As a toddler, my parents would take me hiking and coax me up
mountains with candy. Preteaching is a little bit like planting M&Ms along
a mountain trail. If, while trudging through a dense text, students discover a
familiar word or sentence, they are encouraged—willing to keep trudging in
hopes of finding more hidden treats.
Preteach vocabulary using a word knowledge checklist. Identify
potentially challenging words from a reading, and ask students to identify
their familiarity with each: BFF, friend, acquaintance, or stranger. A student
may be friends with photosynthesis,
only an acquaintance with chloroplast,
and a stranger to autotroph.
After each student previews the vocab independently, have them
work with small groups to fill in each other's gaps. Then bring the whole class
together to define the words that are strangers to most students. Later,
students can bring along their new vocab friends to make reading a complex text
less daunting.
Sentence unscrambling is preteaching disguised as a game.
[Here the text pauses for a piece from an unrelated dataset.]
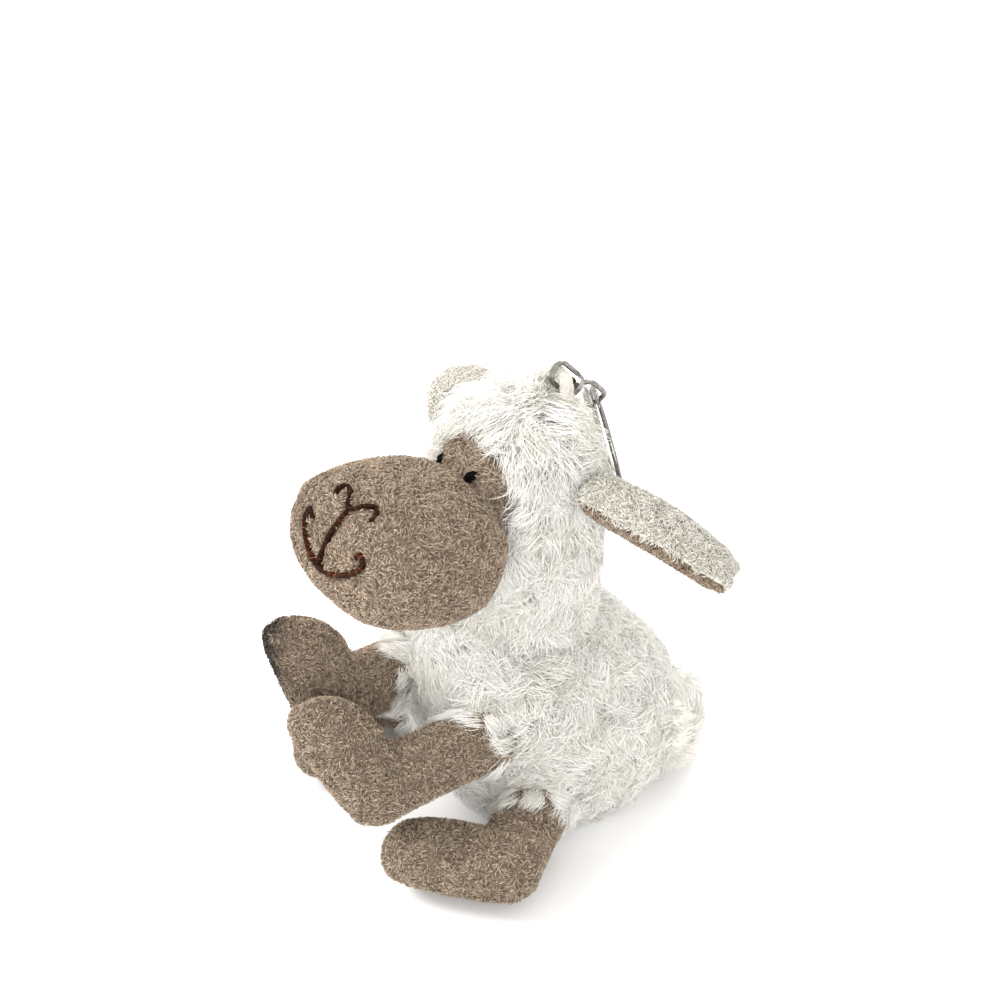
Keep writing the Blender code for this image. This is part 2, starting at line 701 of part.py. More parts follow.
def make_tail(torso):
    along = Matrix.Rotation(TAIL_TURN, 3, "Z") @ Y_AXIS
    place, _ = ray_hit(torso, Z_AXIS * TAIL_HEIGHT, along)
    across = along.cross(Z_AXIS)
    start = place - along * TAIL_OVERLAP
    rings = []
    for length_share, radius_share in TAIL_PROFILE_SHARES:
        centre = start + along * (length_share * TAIL_LENGTH)
        radius = radius_share * TAIL_RADIUS
        rings.append(ring(centre, across, Z_AXIS, radius, radius, 2, LIMB_SEGMENTS))
    tail = loft("tail", rings, last_tip=start + along * TAIL_LENGTH)
    return cut(tail, grown(torso, SEAM_GAP))


def make_loop(head):
    """Cord bent into a loop, its two ends sewn to the back of the crown."""
    rise = HEAD_TURN @ Vector((0, math.cos(LOOP_RISE_ANGLE), math.sin(LOOP_RISE_ANGLE)))
    base, _ = ray_hit(head, HEAD_CENTRE, rise)
    half_span = LOOP_SPAN / 2
    path = []
    for step in range(BEND_STEPS * 2 + 1):
        angle = math.pi * step / (BEND_STEPS * 2)
        reach = math.cos(angle) * half_span
        height = LOOP_RISE - half_span + math.sin(angle) * half_span
        path.append(base + HEAD_SIDE * reach + rise * height)
    path.insert(0, base + HEAD_SIDE * half_span - rise * half_span)
    path.append(base - HEAD_SIDE * half_span - rise * half_span)
    loop = tube("hanging_loop", path, CORD_RADIUS)
    return cut(loop, grown(head, SEAM_GAP)), base + rise * LOOP_RISE


def swivel_axes():
    """Direction that the swivel falls, the split ring's own axis, and the link's bar that it hangs on."""
    fall = Vector((0, math.cos(SWIVEL_FALL), -math.sin(SWIVEL_FALL)))
    ring_axis = Vector(RING_AXIS_SHARES).normalized()
    bar = (ring_axis - fall * ring_axis.dot(fall)).normalized()
    return fall, ring_axis, bar


def make_swivel_eye(hook, fall):
    """Wire bow round the cord, its feet in a collar with a bore."""
    flat = fall.cross(X_AXIS)
    top = hook - fall * (CORD_RADIUS + SEAM_GAP + WIRE_RADIUS)
    bow = top + fall * EYE_BOW_RADIUS
    foot = top + fall * EYE_LENGTH
    path = [foot + flat * EYE_FOOT_SPREAD]
    for step in range(BEND_STEPS + 1):
        angle = math.pi * step / BEND_STEPS
        path.append(bow + (flat * math.cos(angle) - fall * math.sin(angle)) * EYE_BOW_RADIUS)
    path.append(foot - flat * EYE_FOOT_SPREAD)
    eye = tube("swivel_eye", path, WIRE_RADIUS)
    collar_top = foot - fall * COLLAR_HEIGHT / 2
    collar_end = collar_top + fall * COLLAR_HEIGHT
    combine(eye, "UNION", rod("collar", collar_top, collar_end, COLLAR_RADIUS, COLLAR_SEGMENTS))
    bore = rod("bore", collar_top - fall * STEM_HEAD_HEIGHT, collar_end + fall * CUT_OVERRUN,
               STEM_RADIUS + SEAM_GAP, COLLAR_SEGMENTS)
    cut(eye, bore)
    return eye, collar_top, collar_end


def make_swivel_link(collar_top, collar_end, fall, bar):
    """D-shaped wire with a stem through the collar, headed over inside the eye."""
    shoulder = collar_end + fall * STEM_LENGTH
    path = []
    low = shoulder + fall * (WIRE_RADIUS + LINK_LENGTH)
    high = shoulder + fall * WIRE_RADIUS
    for step in range(BEND_STEPS + 1):
        angle = math.pi * step / BEND_STEPS
        side = power(math.cos(angle), LINK_CORNER_SHARE) * LINK_HALF_WIDTH
        depth = power(math.sin(angle), LINK_CORNER_SHARE) * LINK_BOW_DEPTH
        path.append(low - fall * LINK_BOW_DEPTH + bar * side + fall * depth)
    for step in range(BEND_STEPS + 1):
        angle = math.pi * step / BEND_STEPS
        side = -power(math.cos(angle), LINK_CORNER_SHARE) * LINK_HALF_WIDTH
        depth = power(math.sin(angle), LINK_CORNER_SHARE) * LINK_BOW_DEPTH
        path.append(high + fall * LINK_BOW_DEPTH + bar * side - fall * depth)
    link = tube("swivel_link", path, WIRE_RADIUS, closed=True)
    head_bottom = collar_top - fall * SEAM_GAP
    side = bar.cross(fall)
    rings = []
    for place, radius in (
        (head_bottom - fall * STEM_HEAD_HEIGHT, STEM_HEAD_RADIUS),
        (head_bottom, STEM_HEAD_RADIUS),
        (head_bottom, STEM_RADIUS),
        (high, STEM_RADIUS),
    ):
        rings.append(ring(place, bar, side, radius, radius, 2, COLLAR_SEGMENTS))
    combine(link, "UNION", loft("stem", rings))
    return link, low


def make_split_ring(low, axis):
    """Flat turns of wire with one step between them, hanging from the link's lower bow."""
    hang = (-Z_AXIS + axis * axis.z).normalized()
    side = axis.cross(hang)
    turn_radius = RING_RADIUS - WIRE_RADIUS
    centre = low + hang * (turn_radius - 2 * WIRE_RADIUS - RING_PLAY)
    path = []
    whole = RING_TURNS * math.tau - RING_JOG - RING_END_GAP
    for step in range(RING_STEPS + 1):
        angle = whole * step / RING_STEPS
        climb = min(max((angle - math.tau + RING_JOG) / RING_JOG, 0), 1)
        height = -math.cos(math.pi * climb) * RING_PITCH / 2
        spoke = hang * math.cos(angle) + side * math.sin(angle)
        path.append(centre + spoke * turn_radius + axis * height)
    print("ring centre", rounded(centre))
    print("split ring, least gap between its turns in mm:", round(least_gap(path) * 1000, 3))
    return tube("split_ring", path, WIRE_RADIUS)


def least_gap(path):
    """Least distance between stretches of the ring that are at least a quarter turn apart along it."""
    apart = RING_STEPS // 8
    nearest = min(
        (path[first] - path[second]).length
        for first in range(len(path))
        for second in range(first + apart, len(path))
    )
    return nearest - 2 * WIRE_RADIUS


def rounded(vector):
    return [round(value, 5) for value in vector]


def build_sheep():
    clear_everything()
    fur = surface("white_fur", (0.88, 0.87, 0.83), 0.95)
    taupe = surface("taupe_plush", (0.40, 0.34, 0.29), 0.95)
    pale = surface("offwhite_plush", (0.76, 0.73, 0.67), 0.95)
    fibre = surface("polyester_fibre", (0.93, 0.93, 0.92), 0.9)
    black = surface("black_thread", (0.02, 0.02, 0.02), 0.6)
    brown = surface("brown_thread", (0.13, 0.05, 0.02), 0.6)
    cord = surface("cream_cord", (0.85, 0.82, 0.74), 0.8)
    nickel = surface("nickel", (0.62, 0.61, 0.58), 0.25, 1.0)

    torso = make_torso()
    head = make_head()
    muzzle, *muzzle_frame = make_muzzle()

    neck_joint = joint_marker("neck_joint", NECK_PIVOT)
    pivots = [limb_root(torso, spread, height) for _, spread, height, _, _ in LIMBS]
    body_cover, body_filling = dress_torso(torso, pivots)
    finish_node(body_cover, fur)
    finish_node(body_filling, fibre)
    finish_node(make_tail(torso), fur)
    for pivot, (name, _, _, aims, sizes) in zip(pivots, LIMBS):
        limb, along = make_limb(name, pivot, aims, sizes)
        joint = joint_marker(name + "_joint", pivot)
        cover, filling = dress_limb(name, limb, pivot, along)
        finish_node(cover, taupe, joint)
        finish_node(filling, fibre, joint)
        print(name, "pivot", rounded(pivot), "axis", rounded(along.cross(Z_AXIS).normalized()))
        bpy.data.objects.remove(limb, do_unlink=True)

    head_cover, face_panel, head_filling = dress_head(head)
    finish_node(head_cover, fur, neck_joint)
    finish_node(face_panel, taupe, neck_joint)
    finish_node(head_filling, fibre, neck_joint)
    muzzle_cover, muzzle_filling = dress_muzzle(muzzle, head)
    finish_node(muzzle_cover, taupe, neck_joint)
    finish_node(muzzle_filling, fibre, neck_joint)
    finish_node(make_stitch("nose_stitch", muzzle, muzzle_frame, NOSE_SHARES), brown, neck_joint)
    finish_node(make_stitch("lip_stitch", muzzle, muzzle_frame, PHILTRUM_SHARES), brown, neck_joint)
    finish_node(make_stitch("mouth_stitch", muzzle, muzzle_frame, SMILE_SHARES), brown, neck_joint)
    for word, side_sign, root_shares, ear_aims in EARS:
        finish_node(make_eye(word + "_eye", head, side_sign), black, neck_joint)
        frame = ear_frame(head, root_shares, ear_aims)
        joint = joint_marker(word + "_ear_joint", frame[0])
        finish_node(loft(word + "_ear_top", ear_rings(frame, 1)), pale, joint)
        finish_node(loft(word + "_ear_underside", ear_rings(frame, -1)), taupe, joint)
        print(word, "ear root", rounded(frame[0]), "axis", rounded(frame[2]))

    loop, hook = make_loop(head)
    fall, ring_axis, bar = swivel_axes()
    eye, collar_top, collar_end = make_swivel_eye(hook, fall)
    link, low = make_swivel_link(collar_top, collar_end, fall, bar)
    split_ring = make_split_ring(low, ring_axis)
    finish_node(loop, cord, neck_joint)
    finish_node(eye, nickel, joint_marker("swivel_eye_joint", hook))
    finish_node(link, nickel, joint_marker("swivel_link_joint", collar_end))
    finish_node(split_ring, nickel, joint_marker("split_ring_joint", low))
    print("neck pivot", rounded(NECK_PIVOT), "neck axis", rounded(HEAD_UP))
    print("swivel hook", rounded(hook), "collar", rounded(collar_end), "fall", rounded(fall))
    print("link bar", rounded(bar), "low", rounded(low))
    for helper in (torso, head, muzzle):
        bpy.data.objects.remove(helper, do_unlink=True)


build_sheep()
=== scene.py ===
"""Looks of the seated plush sheep key ring: fur, short pile, stitched face, cord loop and hardware."""

import math

import bmesh
import bpy
import numpy as np
from mathutils import Matrix, Vector
from mathutils.bvhtree import BVHTree
from mathutils.kdtree import KDTree
from mathutils.noise import noise as noise_at
from mathutils.noise import noise_vector, seed_set


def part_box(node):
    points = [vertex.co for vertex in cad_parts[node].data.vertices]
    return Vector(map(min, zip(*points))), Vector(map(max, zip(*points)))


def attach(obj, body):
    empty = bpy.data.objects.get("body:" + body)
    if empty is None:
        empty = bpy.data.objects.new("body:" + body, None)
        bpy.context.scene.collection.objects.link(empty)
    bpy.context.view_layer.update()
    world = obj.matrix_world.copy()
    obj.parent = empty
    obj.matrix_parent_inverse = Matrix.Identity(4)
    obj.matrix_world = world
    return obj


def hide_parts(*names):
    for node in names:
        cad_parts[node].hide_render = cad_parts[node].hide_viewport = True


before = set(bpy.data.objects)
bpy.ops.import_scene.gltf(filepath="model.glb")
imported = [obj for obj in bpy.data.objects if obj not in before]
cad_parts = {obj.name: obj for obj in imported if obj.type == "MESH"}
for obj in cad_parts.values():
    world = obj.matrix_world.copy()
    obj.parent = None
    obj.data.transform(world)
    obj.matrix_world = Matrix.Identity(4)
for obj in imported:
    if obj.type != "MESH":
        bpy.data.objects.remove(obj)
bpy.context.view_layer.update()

Z_AXIS = Vector((0, 0, 1))
QUARTER_TURN = math.pi / 2
UV_MAP = "OFBake"
CELL_SHARE = 0.7
CELL_MARGIN_SHARE = 0.15

# Numbers that keep a vector of no length from having no direction
LEAST_LENGTH = 1e-12
GUIDE_SHIFT = 0.31
NUDGE = 1e-6
SLIGHT_NUDGE = 1e-9

# Camera, as the photograph sees the sheep
CAMERA_AZIMUTH = math.radians(48)
CAMERA_ELEVATION = math.radians(33)
CAMERA_DISTANCE = 0.45
CAMERA_TARGET = Vector((-0.0167, 0.00095, 0.06509))
PICTURE_WIDTH = 0.2326
PICTURE_PIXELS = 1000
SENSOR_WIDTH = 36
CLIP_START = 0.01

# Skins
MERGE_DISTANCE = 0.000005
LINING_DISTANCE = 0.0009
SHORT_CLOTH = 0.0017
EAR_PUFF = 0.0007
FLOOR_CLEARANCE = 0.0002
BODY_VOXEL = 0.0010
LIMB_VOXEL = 0.0007
EAR_VOXEL = 0.0004
SMOOTH_SHARE = 0.5
LIMB_SMOOTHING = 6
BODY_SMOOTHING = 4
MUZZLE_SMOOTHING = 8
PANEL_SMOOTHING = 2
EAR_SMOOTHING = 3
STUFFED_FILL_SHARE = 0.8
TAIL_FILL_SHARE = 0.6
NEAR_REACH = 0.0020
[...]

Choose
one or two complex sentences in your reading, and break them into phrases. Mix
up the phrases, present them to students, and task them with recreating the
original sentence.
with a magnesium ion in the center.
which consists of
is a porphyrin ring,
The central part of the chemical structure
of carbon and nitrogen
of a chlorophyll molecule
several fused rings
Stumped? "The central part of the chemical structure of a
chlorophyll molecule is a porphyrin ring which consists of several fused rings
of carbon and nitrogen with a magnesium ion in the center."
Student groups working on this activity will review their
content knowledge without even realizing it. They'll also have the joy of
discovering the sentence in its natural habitat when they go on to read the
assignment.
Not quite as good as a hidden M&M, but it's close!